The film opens with the idyllic and beautifully natural environment that Mija and Okja have grown up in. Okja fits in perfectly with the forest landscape, and the tender bond between the two is incredibly investing. We become accustomed to seeing Okja in this peaceful, green world, treated with only care and affection, and we are also made aware of the high intelligence, loyalty and advanced capabilities of this animal.
This blissful paradise contrasts violently with the capitalist, consumerist world that Okja was created in and for. Depicting an invented world with several uncanny parallels to our own, Okja exposes the gross immoralities, hypocrisies and warped priorities shown by humanity. The stark comparison between Mija’s stripped-back home and the industrialist New York to which she travels in pursuit of Okja highlights the troubling way in which human civilisation has moved away from a mutualistic relationship with the world and has instead come to revolve around commodities and profit.

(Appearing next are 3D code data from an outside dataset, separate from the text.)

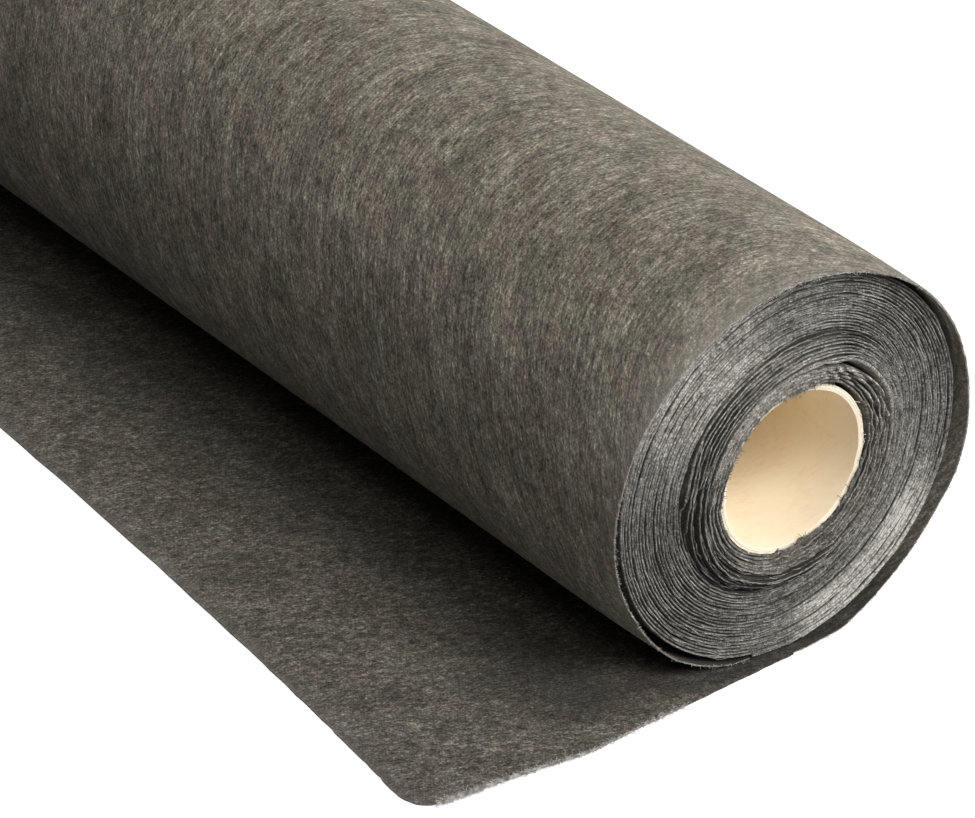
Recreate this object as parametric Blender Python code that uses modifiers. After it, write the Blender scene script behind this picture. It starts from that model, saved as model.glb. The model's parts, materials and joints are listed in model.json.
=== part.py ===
"""A roll of non-woven ground sheet on a cardboard tube, with its free end laid out on the ground.

Metres, +Z up. The tube lies along X, its near end at +X. The free end runs out towards -Y. The web comes in
along the ground, goes under the roll, up its +Y side and over the top, and winds inwards from there.
Paths round the roll are given by an angle about the tube's axis: 0 is towards +Y and 90 degrees is up.
"""
import math

import bmesh
import bpy
from mathutils import Vector

# The web
WEB_WIDTH = 1.000
WEB_THICKNESS = 0.0010
SEAT_GAP = 0.0003            # between pieces that touch

# The tube, and the tape that holds the start of the web on it
TUBE_BORE_RADIUS = 0.0250
TUBE_WALL = 0.0020
TUBE_PROUD = 0.0015          # past the wound web at both ends
TAPE_THICKNESS = 0.0002
TAPE_WIDTH = 0.050           # round the tube
TAPE_LENGTH = 0.900          # along the tube

# The wound web
WOUND_RADIUS = 0.0630        # of its outer turn, at that turn's end
INNER_TURN_PROUD = 0.0045    # how far the inner turns are pushed out
PROUD_RADIUS = 0.0353        # the inner turns are pushed out all the way up to here
FLUSH_RADIUS = 0.0419        # and from here on the turns are flush

# The loose turn
LOOSE_SLACK = 0.0015         # between the wound web and the loose turn
LOOSE_DROP = 0.0004          # how far the loose turn hangs below the tube's axis
GROUND_FLAT = 0.0009         # how far the ground presses it flat

# The free end on the ground
SIDE_REACH = 0.0120          # how far its side edge lies past the wound web
UNDER_ROLL = 0.0080          # how far it runs past the line under the axis
FREE_LENGTH = 0.1100         # from the line under the axis to its far corner
SKEW_LENGTH = 0.0310         # how much more there is at its near corner
SKEW_FADE = 0.2300           # the distance over which that is lost
CORNER_RADIUS = 0.0060

# Counts and angles
WOUND_TURNS = 23
WOUND_STEPS = 24             # a turn
LOOSE_STEPS = 48             # a turn
TAPE_STEPS = 24              # a turn
TUBE_STEPS = 48
CORNER_STEPS = 4
LEADING_STEPS = 14
TURN = 2 * math.pi
DOWN_ANGLE = -math.pi / 2
WEB_END_ANGLE = math.radians(260)   # where the wound web ends and the loose turn takes over
MERGE_DISTANCE = 0.00001

# Colours and finishes: red, green, blue, roughness
WEB_COLOUR = (0.070, 0.066, 0.060, 0.95)
CARDBOARD_COLOUR = (0.600, 0.460, 0.310, 0.85)
TAPE_COLOUR = (0.750, 0.700, 0.550, 0.60)

# Sizes that follow
TUBE_RADIUS = TUBE_BORE_RADIUS + TUBE_WALL
TUBE_LENGTH = WEB_WIDTH + 2 * TUBE_PROUD
HALF_WEB = WEB_THICKNESS / 2
HALF_WIDTH = WEB_WIDTH / 2
TAPE_MIDDLE = TUBE_RADIUS + SEAT_GAP + TAPE_THICKNESS / 2
FIRST_MIDDLE = TUBE_RADIUS + 2 * SEAT_GAP + TAPE_THICKNESS + HALF_WEB
FIRST_CORNER = FIRST_MIDDLE / math.cos(math.pi / WOUND_STEPS)
LAST_CORNER = WOUND_RADIUS - HALF_WEB
PITCH = (LAST_CORNER - FIRST_CORNER) / WOUND_TURNS
LOOSE_RADIUS = WOUND_RADIUS + LOOSE_SLACK + WEB_THICKNESS
AXIS_HEIGHT = LOOSE_RADIUS + LOOSE_DROP - GROUND_FLAT    # of the tube's axis above the ground
LOOSE_START = DOWN_ANGLE + math.atan2(UNDER_ROLL + SEAT_GAP, AXIS_HEIGHT - HALF_WEB)


def clear_scene():
    for thing in list(bpy.data.objects):
        bpy.data.objects.remove(thing, do_unlink=True)


def material(name, colour):
    """A matt material from red, green, blue and roughness."""
    made = bpy.data.materials.new(name)
    made.use_nodes = True
    shader = made.node_tree.nodes["Principled BSDF"]
    shader.inputs["Base Color"].default_value = (*colour[:3], 1)
    shader.inputs["Roughness"].default_value = colour[3]
    shader.inputs["Metallic"].default_value = 0
    made.diffuse_color = (*colour[:3], 1)
    return made


def finish(thing, place, finish_material, collection, carrier):
    """Puts a piece at its place, under its carrier, with its material."""
    thing.location = place
    thing.data.materials.append(finish_material)
    for other in list(thing.users_collection):
        other.objects.unlink(thing)
    collection.objects.link(thing)
    thing.parent = carrier
    thing.matrix_parent_inverse = carrier.matrix_world.inverted()
    return thing


def web_strip(name, path, thickness, width):
    """A strip along a path of (shift, y, z) points, extruded across its width and given its thickness."""
    sheet = bmesh.new()
    near = [sheet.verts.new((width / 2 + shift, y, z)) for shift, y, z in path]
    edges = [sheet.edges.new(pair) for pair in zip(near, near[1:])]
    far = bmesh.ops.extrude_edge_only(sheet, edges=edges)["geom"]
    far = [part for part in far if isinstance(part, bmesh.types.BMVert)]
    bmesh.ops.translate(sheet, verts=far, vec=Vector((-width, 0, 0)))
    bmesh.ops.recalc_face_normals(sheet, faces=sheet.faces)
    mesh = bpy.data.meshes.new(name)
    sheet.to_mesh(mesh)
    sheet.free()
    mesh.shade_smooth()
    mesh.set_sharp_from_angle(angle=math.radians(40))
    strip = bpy.data.objects.new(name, mesh)
    bpy.context.scene.collection.objects.link(strip)
    wall = strip.modifiers.new("thickness", "SOLIDIFY")
    wall.thickness = thickness
    wall.offset = 0
    wall.use_even_offset = True
    return strip


def smooth_step(share):
    share = min(max(share, 0), 1)
    return share * share * (3 - 2 * share)


def proud_by(radius):
    """How far a turn of this radius is pushed out along the tube."""
    return INNER_TURN_PROUD * smooth_step((FLUSH_RADIUS - radius) / (FLUSH_RADIUS - PROUD_RADIUS))


def wound_path():
    """The wound web from its start on the tube to its outer end, one step at a time."""
    path = []
    for step in range(WOUND_TURNS * WOUND_STEPS + 1):
        turns = step / WOUND_STEPS
        radius = FIRST_CORNER + PITCH * turns
        angle = WEB_END_ANGLE - turns * TURN
        path.append((proud_by(radius), radius * math.cos(angle), radius * math.sin(angle)))
    return path


def least_gap(path):
    """The least distance between one turn's surface and the next, measured on corners and mid-chords."""
    points = [Vector(point[1:]) for point in path]
    least = math.inf
    for start, (here, after) in enumerate(zip(points, points[1:])):
        for sample in (here, (here + after) / 2):
            for end in range(start + WOUND_STEPS - 2, min(start + WOUND_STEPS + 3, len(points) - 1)):
                chord = points[end + 1] - points[end]
                share = (sample - points[end]).dot(chord) / chord.length_squared
                share = min(max(share, 0), 1)
                least = min(least, (points[end] + chord * share - sample).length)
    return least - WEB_THICKNESS


def loose_radius(angle):
    """The middle of the loose turn: a slack circle that rests on the ground and, at its end, on the free end."""
    radius = LOOSE_RADIUS - LOOSE_DROP * math.sin(angle) - HALF_WEB
    if math.sin(angle) < 0:
        under = HALF_WEB if angle < math.pi else HALF_WEB + WEB_THICKNESS + SEAT_GAP
        radius = min(radius, (AXIS_HEIGHT - under) / -math.sin(angle))
    return radius


def loose_path():
    """The loose turn from the ground, up the +Y side and over the top to its inner end."""
    sweep = WEB_END_ANGLE - LOOSE_START
    steps = math.ceil(LOOSE_STEPS * sweep / TURN)
    path = []
    for step in range(steps + 1):
        share = step / steps
        angle = LOOSE_START + sweep * share
        radius = loose_radius(angle)
        shift = SIDE_REACH * (1 - share) ** 2
        path.append((shift, radius * math.cos(angle), radius * math.sin(angle)))
    return path


def tape_path():
    sweep = TAPE_WIDTH / TAPE_MIDDLE
    steps = math.ceil(TAPE_STEPS * sweep / TURN)
    angles = [WEB_END_ANGLE - sweep * step / steps for step in range(steps + 1)]
    return [(0, TAPE_MIDDLE * math.cos(angle), TAPE_MIDDLE * math.sin(angle)) for angle in angles]


def leading_y(inset):
    """The leading edge's place, at a distance in from the near side edge."""
    return -FREE_LENGTH - SKEW_LENGTH * math.exp(-inset / SKEW_FADE)


def laid_outline():
    """The free end's outline on the ground, with x from the middle of the wound web and y from the axis."""
    near, far = HALF_WIDTH + SIDE_REACH, SIDE_REACH - HALF_WIDTH
    turn_in = Vector((near - CORNER_RADIUS, leading_y(CORNER_RADIUS) + CORNER_RADIUS))
    outline = [(far, UNDER_ROLL), (near, UNDER_ROLL)]
    for step in range(CORNER_STEPS + 1):
        angle = -math.pi / 2 * step / CORNER_STEPS
        outline.append((turn_in.x + CORNER_RADIUS * math.cos(angle), turn_in.y + CORNER_RADIUS * math.sin(angle)))
    run = WEB_WIDTH - CORNER_RADIUS
    for step in range(1, LEADING_STEPS + 1):
        inset = CORNER_RADIUS + run * (step / LEADING_STEPS) ** 2
        outline.append((near - inset, leading_y(inset)))
    return outline


def laid_sheet(name, outline):
    """The free end: its flat outline, filled and extruded to the web's thickness."""
    curve = bpy.data.curves.new(name, "CURVE")
    curve.dimensions = "2D"
    curve.fill_mode = "BOTH"
    curve.extrude = HALF_WEB
    spline = curve.splines.new("POLY")
    spline.points.add(len(outline) - 1)
    for point, (x, y) in zip(spline.points, outline):
        point.co = (x, y, 0, 1)
    spline.use_cyclic_u = True
    sheet = bpy.data.objects.new(name, curve)
    bpy.context.scene.collection.objects.link(sheet)
    weld = sheet.modifiers.new("caps", "WELD")
    weld.merge_threshold = MERGE_DISTANCE
    return sheet


def core_tube(name):
    """The tube: one corner of its wall extruded along it, then turned round X."""
    profile = bmesh.new()
    corners = [
        (TUBE_LENGTH / 2, TUBE_RADIUS),
        (-TUBE_LENGTH / 2, TUBE_RADIUS),
        (-TUBE_LENGTH / 2, TUBE_BORE_RADIUS),
        (TUBE_LENGTH / 2, TUBE_BORE_RADIUS),
    ]
    ring = [profile.verts.new((x, 0, z)) for x, z in corners]
    for here, after in zip(ring, ring[1:] + ring[:1]):
        profile.edges.new((here, after))
    mesh = bpy.data.meshes.new(name)
    profile.to_mesh(mesh)
    profile.free()
    tube = bpy.data.objects.new(name, mesh)
    bpy.context.scene.collection.objects.link(tube)
    turned = tube.modifiers.new("turned", "SCREW")
    turned.axis = "X"
    turned.steps = TUBE_STEPS
    turned.render_steps = TUBE_STEPS
    turned.use_merge_vertices = True
    turned.merge_threshold = MERGE_DISTANCE
    return tube


def empty(name, place, collection):
    carrier = bpy.data.objects.new(name, None)
    carrier.location = place
    collection.objects.link(carrier)
    bpy.context.view_layer.update()
    return carrier


def build():
    clear_scene()
    collection = bpy.data.collections.new("geotextile_roll")
    bpy.context.scene.collection.children.link(collection)
    web = material("web", WEB_COLOUR)
    cardboard = material("cardboard", CARDBOARD_COLOUR)
    tape = material("tape", TAPE_COLOUR)

    outline = laid_outline()
    wound = wound_path()
    loose = loose_path()
    front = min(y for x, y in outline)
    back = max(y for shift, y, z in loose) + HALF_WEB
    middle_x = -(SIDE_REACH - TUBE_PROUD) / 2
    middle_y = -(front + back) / 2

    ground = empty("ground", Vector((middle_x, middle_y, 0)), collection)
    axis = empty("roll_axis", Vector((middle_x, middle_y, AXIS_HEIGHT)), collection)

    finish(core_tube("core_tube"), axis.location, cardboard, collection, axis)
    taped = web_strip("start_tape", tape_path(), TAPE_THICKNESS, TAPE_LENGTH)
    finish(taped, axis.location, tape, collection, axis)
    finish(web_strip("wound_web", wound, WEB_THICKNESS, WEB_WIDTH), axis.location, web, collection, axis)
    finish(web_strip("loose_turn", loose, WEB_THICKNESS, WEB_WIDTH), axis.location, web, collection, axis)
    laid_place = ground.location + Vector((0, 0, HALF_WEB))
    finish(laid_sheet("laid_end", outline), laid_place, web, collection, ground)

    print("axis at", [round(value, 5) for value in axis.location])
    print("least gap between turns, mm:", round(least_gap(wound) * 1000, 3))
    length = sum((Vector(b[1:]) - Vector(a[1:])).length for a, b in zip(wound, wound[1:]))
    print("web wound here, m:", round(length, 3))


build()
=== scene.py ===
"""The looks of a roll of dark non-woven ground sheet on a cardboard tube, its free end laid on the ground.

Metres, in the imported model's frame: +X along the tube to its near end, -Y along the free end, +Z up.
Places round the roll are angles about the tube's axis: 0 is towards +Y and 90 degrees is up. The web comes in
along the ground, goes up the +Y side and over the top, and winds inwards from there.
"""
import json
import math

import bpy
import numpy as np
from mathutils import Matrix, Vector


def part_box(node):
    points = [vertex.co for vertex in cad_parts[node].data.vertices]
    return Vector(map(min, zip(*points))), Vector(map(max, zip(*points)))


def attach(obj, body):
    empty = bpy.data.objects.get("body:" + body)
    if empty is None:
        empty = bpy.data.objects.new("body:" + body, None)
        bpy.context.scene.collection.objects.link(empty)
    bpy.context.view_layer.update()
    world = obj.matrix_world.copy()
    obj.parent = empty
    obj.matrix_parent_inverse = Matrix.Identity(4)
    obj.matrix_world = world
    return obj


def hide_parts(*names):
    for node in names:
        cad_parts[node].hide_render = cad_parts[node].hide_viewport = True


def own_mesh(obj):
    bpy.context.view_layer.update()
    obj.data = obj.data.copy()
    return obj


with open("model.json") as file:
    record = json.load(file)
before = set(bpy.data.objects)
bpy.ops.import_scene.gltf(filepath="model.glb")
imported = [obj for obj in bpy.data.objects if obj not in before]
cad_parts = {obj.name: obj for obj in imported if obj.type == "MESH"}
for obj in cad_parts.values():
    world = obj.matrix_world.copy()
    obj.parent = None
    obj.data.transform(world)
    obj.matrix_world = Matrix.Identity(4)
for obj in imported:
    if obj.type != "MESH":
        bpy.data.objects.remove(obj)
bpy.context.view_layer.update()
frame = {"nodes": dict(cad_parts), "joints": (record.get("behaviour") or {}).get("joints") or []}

MM = 0.001
TURN = 2 * math.pi

# The frame's own places
HINGE = next(joint for joint in frame["joints"] if joint["name"] == "roll_turn")
SLIDE = next(joint for joint in frame["joints"] if joint["name"] == "roll_travel")
AXIS = Vector(HINGE["pos_m"])
TUBE_LOW, TUBE_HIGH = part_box("core_tube")
SHEET_LOW, SHEET_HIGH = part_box("laid_end")
WEB_WIDTH = SHEET_HIGH.x - SHEET_LOW.x
HALF_WIDTH = WEB_WIDTH / 2
NEAR_END = AXIS.x + HALF_WIDTH
FAR_END = AXIS.x - HALF_WIDTH
SIDE_REACH = SHEET_HIGH.x - NEAR_END

# The web
WEB_THICKNESS = 1.0 * MM
CLEARANCE = 0.3 * MM

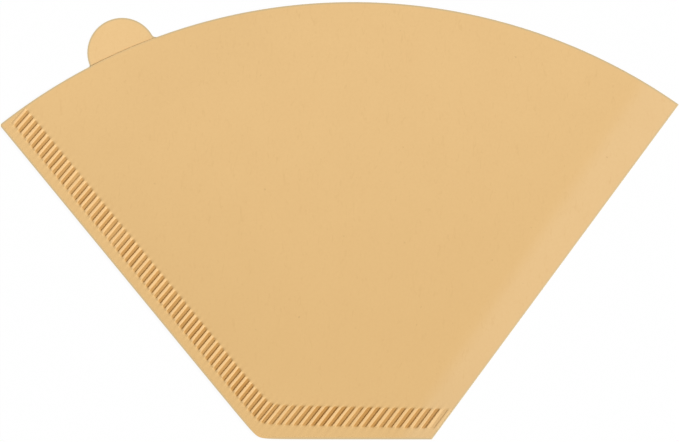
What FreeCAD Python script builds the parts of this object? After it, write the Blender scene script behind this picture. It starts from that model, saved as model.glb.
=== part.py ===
import FreeCAD, Part
import math
import os
import Sketcher

# Flat-folded paper cone filter, lying on its back ply, in millimetres.
# One sheet is folded once along the right-hand edge, crimped together along
# the left-hand side and along the base, and left open at the curved mouth.
# Sketch frame: the corner between the side seam and the base is at the origin,
# X runs along the base towards the fold and Z points up from the table.

doc = FreeCAD.newDocument("paper_filter")

close = 0.001  # for finding edges

driving_sizes = [
    ("base_length", 45.1, "base edge, from the side seam to the fold"),
    ("side_length", 105.3, "side seam edge, from the base to the mouth"),
    ("side_angle", 129.4, "side seam edge, degrees from the base"),
    ("fold_length", 107.7, "folded edge, from the base to the mouth"),
    ("fold_angle", 53.6, "folded edge, degrees from the base"),
    ("mouth_radius", 147.5, "arc of the open mouth"),
    ("corner_radius", 5.9, "rounding between side seam and base"),
    ("tip_radius", 0.7, "rounding between side seam and mouth"),
    ("paper_thickness", 0.2, "one ply"),
    ("tab_radius", 9.0, "round pull tab on the back ply"),
    ("tab_offset", 36.6, "tab centre from the mouth end of the side seam"),
    ("tab_root_radius", 1.2, "rounding where the tab meets the mouth"),
    ("mouth_gap", 0.9, "clear gap between the plies inside the pouch"),
    ("shoulder", 15.0, "width over which the front ply rises from a seam"),
    ("fold_shoulder", 9.0, "width over which the front ply rises from the fold"),
    ("back_shoulder", 2.0, "width over which the back ply drops to the table"),
    ("fold_round", 0.18, "outer rounding of the folded edge"),
    ("side_seam", 9.2, "bonded width along the side"),
    ("base_seam", 10.1, "bonded width along the base"),
    ("side_margin", 2.65, "plain margin outside the side crimps"),
    ("base_margin", 3.6, "plain margin outside the base crimps, at the corner"),
    ("crimp_length", 5.5, "width of the crimped band"),
    ("base_tilt", 1.2, "degrees by which the base crimps run off the base"),
    ("side_pitch", 1.73, "from one groove to the next, along the side seam"),
    ("base_pitch", 2.2, "from one groove to the next, along the base"),
    ("crimp_groove", 0.97, "width of a groove"),
    ("crimp_rim", 0.7, "width of the ridge outside the first and last grooves"),
    ("crimp_rise", 0.2, "height of a crimp above and below the margin"),
    ("crimp_wall", 0.15, "sheet left between a groove and the hollow ridge"),
    ("mouth_margin", 1.2, "crimps start this far from the mouth"),
    ("fold_margin", 0.2, "crimps stop at least this far from the fold"),
    ("mouth_crimp_angle", 48.5, "degrees, grooves at the mouth"),
    ("corner_crimp_angle", 50.7, "degrees, grooves at the corner"),
    ("fold_crimp_angle", 53.6, "degrees, grooves at the fold"),
]

sheet = doc.addObject("Spreadsheet::Sheet", "sizes")
size = {}
for row, (alias, number, meaning) in enumerate(driving_sizes, start=1):
    sheet.set(f"A{row}", meaning)
    sheet.set(f"B{row}", str(number))
    sheet.setAlias(f"B{row}", alias)
doc.recompute()
for alias, number, meaning in driving_sizes:
    size[alias] = float(sheet.get(alias))


# A length or height is written as a tuple of aliases, which are added up
def total(terms):
    return sum(size[alias] for alias in terms)


def formula(terms):
    return " + ".join(f"sizes.{alias}" for alias in terms)


# Heights above the table
floor_height = ()
margin_underside = ("crimp_rise",)
margin_middle = ("crimp_rise", "paper_thickness")
margin_top = ("crimp_rise", "paper_thickness", "paper_thickness")
ridge_underside = ("crimp_rise", "crimp_rise")
ridge_top = ("crimp_rise", "crimp_rise", "paper_thickness", "paper_thickness")
pouch_floor = ("paper_thickness",)
pouch_ceiling = ("paper_thickness", "mouth_gap")
pouch_top = ("paper_thickness", "mouth_gap", "paper_thickness")
beyond_mouth = ("side_length", "fold_length")

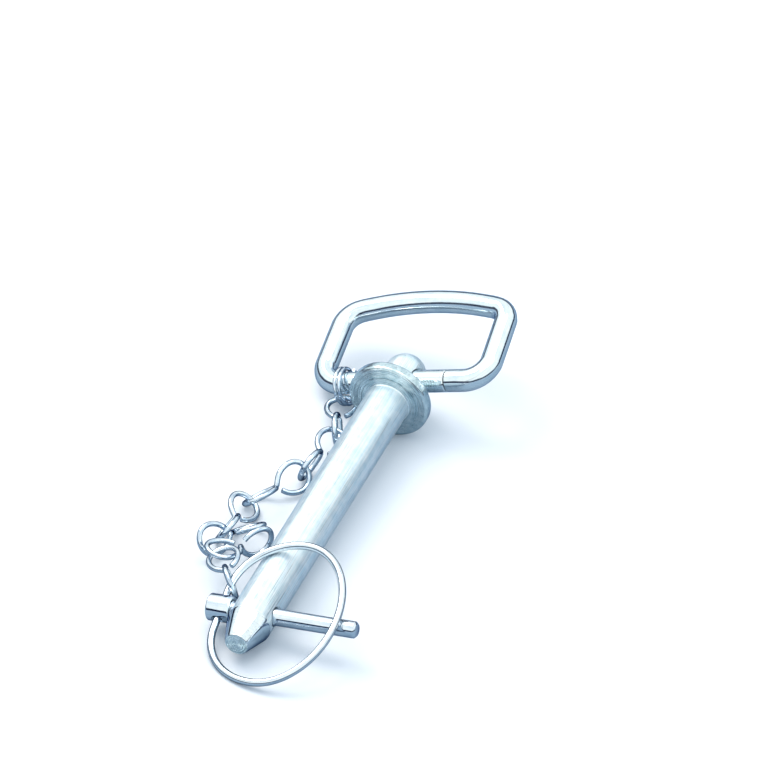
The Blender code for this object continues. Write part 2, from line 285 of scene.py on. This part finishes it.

Okja is first and foremost a poignant exploration of the meat industry. The murky, stone-cold chamber imprisoning the superpigs is eerily similar to the factory farm conditions that animals are kept in today. The sickening ordeal that Okja undergoes when introduced to her “new boyfriend” is a horrific nod towards the routine practice of artificial insemination that takes place in dairy farms. The declaration from the character Johnny Wilcox (Jake Gyllenhaal) that he “loves animals”, just before torturing Okja, is a brutal parody of the millions of people in real life who claim to love animals, and perhaps even cherish pets, who simultaneously support their abuse by eating meat.
In many ways, Bong’s fictional film makes the meat industry more real to audiences than real-life documentaries. Actual footage of farming practices is often too terrible and graphic for people to watch. Obviously, no meat eater seeks them out; rather, they are avoided and resisted and could therefore be said to solidify the barrier between blissfully ignorant consumers and the upsetting reality. By fictionalising the issue and creating a fantasy creature on which to map realities, Bong makes the unwatchable watchable, draws in audiences rather than shocking them away, and allows his points to really sink in. The CGI creature on our screens is therefore more adept at appealing to our emotions and impressing truths upon us than real footage could ever be.
Having said all this, Okja is not a black and white anti-meat propaganda film. Mija, for example, is not vegetarian and we see her eating fish that she has caught from streams back home. Again, the stark contrast between this kind of simplistic, natural and respectful meat consumption and the gluttonous kind exhibited in Bong’s New York is telling. It shows just how far removed we are from a “natural” relationship with other living things. While Bong does not necessarily propose a meat-free solution, there is no doubt that he wishes to attack the capitalist, money-driven industry that commodifies and profits from sentient beings at any cost.
Distorted capitalist priorities are put under a brutal spotlight at the end of the film where Mija pleads for Okja’s life. The pure simplicities of love and compassion are pitted against the values of an icy businesswoman who sees living things as nothing more than customers – or products. Mija must understand the painful truth about what it is that capitalism will respond to. In order to have any chance of saving Okja, Mija must become a customer.
The ending of Okja is overwhelming, but perfectly balanced. It plays with a ‘happy ending’ that would satisfy most audiences in another film, but it is done in such a way that goes beyond the bitter-sweet; it is at once the happiest ending an audience could hope for, and the most devastating way to leave it. Bong seems to hand over responsibility to the audience at this point. Mija has done all she can for her Okja, and now we, the consumers who have the power to choose, must save the others.